My personal conviction combines the two aforementioned ideas. There should be a number of new Knesset seats allotted to representatives of world Jewry, with voting rights in a few key areas, such as elections for the president of Israel. Such an institution would have a major impact on global Jewish identity and involvement in Israeli-Jewish affairs. Its ceremonial aspects would cultivate Jewish belonging. Elections for the delegates would garner excitement and facilitate concrete Jewish-Israeli political activism in communities throughout the world.

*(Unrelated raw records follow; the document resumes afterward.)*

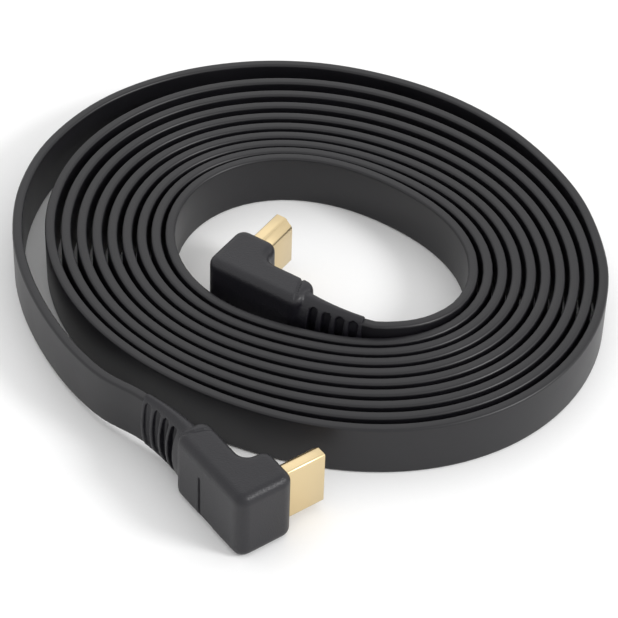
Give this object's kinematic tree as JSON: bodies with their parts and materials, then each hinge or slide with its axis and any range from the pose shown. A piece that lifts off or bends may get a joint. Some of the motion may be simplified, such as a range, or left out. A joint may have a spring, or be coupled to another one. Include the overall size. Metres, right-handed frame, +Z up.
{
  "type": "hdmi cable",
  "caption": "Flat black HDMI cable coiled on edge in an oval spiral, with a right-angle plug at each end.",
  "frame": {"origin": "on the floor, under the middle of the whole outline", "axes": "+Z up out of the coil, +Y away from the front plug along the longest side, +X to the right seen from the front plug's side"},
  "size_m": [0.1352, 0.1514, 0.0178],
  "materials": {
    "cable_jacket": "satin soft PVC",
    "overmould": "finely grained",
    "gold_plate": "gold plated, satin",
    "contact_carrier": "matt"
  },
  "bodies": {
    "root": {"cable_coil": "cable_jacket", "cable_outer_run": "cable_jacket", "cable_inner_run": "cable_jacket", "front_plug_overmould": "overmould", "front_plug_shell": "gold_plate", "front_plug_contact_carrier": "contact_carrier", "inner_plug_overmould": "overmould", "inner_plug_shell": "gold_plate", "inner_plug_contact_carrier": "contact_carrier"}
  },
  "joints": []
}
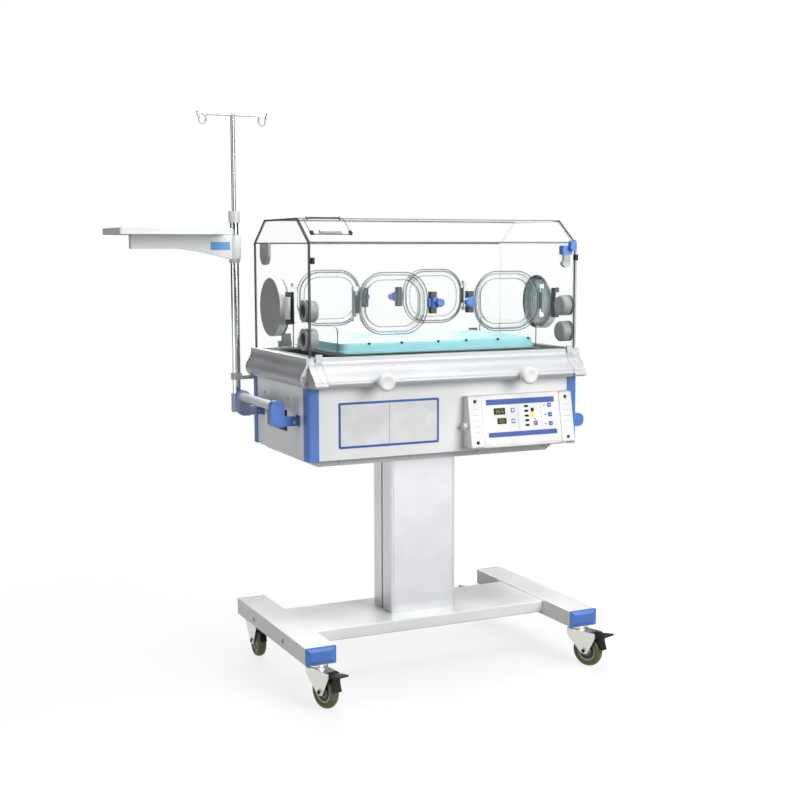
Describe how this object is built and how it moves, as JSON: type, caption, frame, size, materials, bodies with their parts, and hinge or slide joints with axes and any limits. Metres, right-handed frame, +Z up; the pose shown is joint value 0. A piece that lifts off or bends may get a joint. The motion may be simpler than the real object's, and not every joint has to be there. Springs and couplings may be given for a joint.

Yet whichever of these initiatives is to find fruition, what’s crucial is that Israel and the Jewish people respond to the dual attack on Jewry inside of Israel and throughout the world by giving the perpetrators a taste of their own medicine. When anti-Zionism is antisemitism, then the very idea of Zionism must concretely envelop within it Jews of all places and all walks of life.
The IDF’s successes are a result of the efforts of Israel’s home front along with world Jewry. As our brothers abroad share our burdens and are part of Israel’s effort, they should be made into semi-citizens of the State that ultimately stands for who they are.
The writer, a current IDF reservist, served as an adviser to then-deputy prime minister and justice minister Gideon Sa’ar in Israel’s 36th government. He works at Meitar, a leading Israeli international law firm.